YOUR GOAL — Repeat everything in the material exactly.
/---
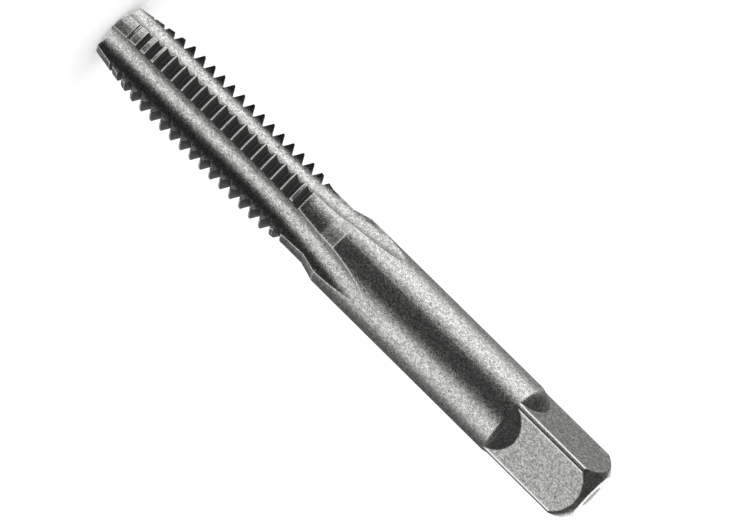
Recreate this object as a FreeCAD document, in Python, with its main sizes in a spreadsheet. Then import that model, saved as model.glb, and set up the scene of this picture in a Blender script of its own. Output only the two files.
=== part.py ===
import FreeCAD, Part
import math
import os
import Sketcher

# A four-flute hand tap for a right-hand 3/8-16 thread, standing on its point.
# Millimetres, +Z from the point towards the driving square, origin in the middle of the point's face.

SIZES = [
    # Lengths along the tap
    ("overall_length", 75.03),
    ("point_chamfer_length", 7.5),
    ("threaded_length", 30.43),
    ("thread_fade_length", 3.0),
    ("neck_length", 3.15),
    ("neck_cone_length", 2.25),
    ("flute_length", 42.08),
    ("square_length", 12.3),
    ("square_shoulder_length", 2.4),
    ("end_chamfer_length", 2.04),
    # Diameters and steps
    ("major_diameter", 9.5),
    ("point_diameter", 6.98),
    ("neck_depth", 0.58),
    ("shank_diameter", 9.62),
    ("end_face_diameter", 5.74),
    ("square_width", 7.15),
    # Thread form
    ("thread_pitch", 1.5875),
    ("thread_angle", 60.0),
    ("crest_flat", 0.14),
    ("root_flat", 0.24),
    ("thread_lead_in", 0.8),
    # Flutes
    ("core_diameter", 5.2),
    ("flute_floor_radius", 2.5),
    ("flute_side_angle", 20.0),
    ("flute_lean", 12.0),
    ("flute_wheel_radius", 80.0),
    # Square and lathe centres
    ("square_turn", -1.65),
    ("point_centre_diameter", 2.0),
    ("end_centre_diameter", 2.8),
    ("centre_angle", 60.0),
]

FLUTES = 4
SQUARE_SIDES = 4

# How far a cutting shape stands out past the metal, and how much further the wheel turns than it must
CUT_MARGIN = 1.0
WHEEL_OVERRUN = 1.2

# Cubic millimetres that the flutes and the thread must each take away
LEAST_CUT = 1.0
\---
RESULT OF THE TASK —
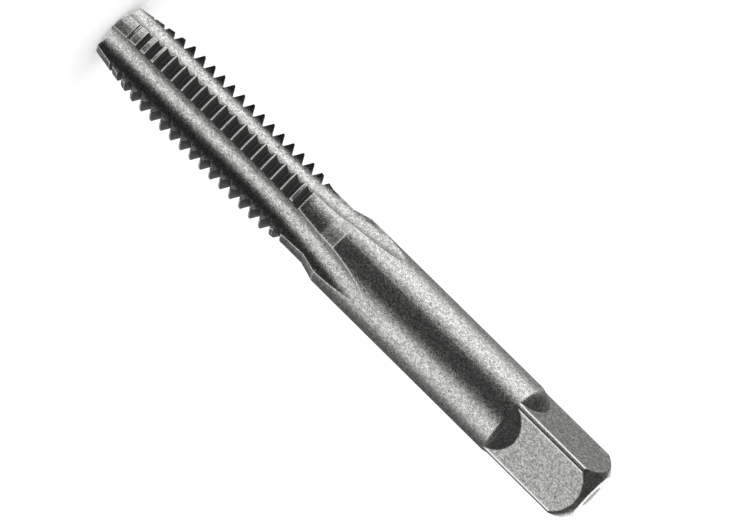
Recreate this object as a FreeCAD document, in Python, with its main sizes in a spreadsheet. Then import that model, saved as model.glb, and set up the scene of this picture in a Blender script of its own. Output only the two files.
=== part.py ===
import FreeCAD, Part
import math
import os
import Sketcher

# A four-flute hand tap for a right-hand 3/8-16 thread, standing on its point.
# Millimetres, +Z from the point towards the driving square, origin in the middle of the point's face.

SIZES = [
    # Lengths along the tap
    ("overall_length", 75.03),
    ("point_chamfer_length", 7.5),
    ("threaded_length", 30.43),
    ("thread_fade_length", 3.0),
    ("neck_length", 3.15),
    ("neck_cone_length", 2.25),
    ("flute_length", 42.08),
    ("square_length", 12.3),
    ("square_shoulder_length", 2.4),
    ("end_chamfer_length", 2.04),
    # Diameters and steps
    ("major_diameter", 9.5),
    ("point_diameter", 6.98),
    ("neck_depth", 0.58),
    ("shank_diameter", 9.62),
    ("end_face_diameter", 5.74),
    ("square_width", 7.15),
    # Thread form
    ("thread_pitch", 1.5875),
    ("thread_angle", 60.0),
    ("crest_flat", 0.14),
    ("root_flat", 0.24),
    ("thread_lead_in", 0.8),
    # Flutes
    ("core_diameter", 5.2),
    ("flute_floor_radius", 2.5),
    ("flute_side_angle", 20.0),
    ("flute_lean", 12.0),
    ("flute_wheel_radius", 80.0),
    # Square and lathe centres
    ("square_turn", -1.65),
    ("point_centre_diameter", 2.0),
    ("end_centre_diameter", 2.8),
    ("centre_angle", 60.0),
]

FLUTES = 4
SQUARE_SIDES = 4

# How far a cutting shape stands out past the metal, and how much further the wheel turns than it must
CUT_MARGIN = 1.0
WHEEL_OVERRUN = 1.2

# Cubic millimetres that the flutes and the thread must each take away
LEAST_CUT = 1.0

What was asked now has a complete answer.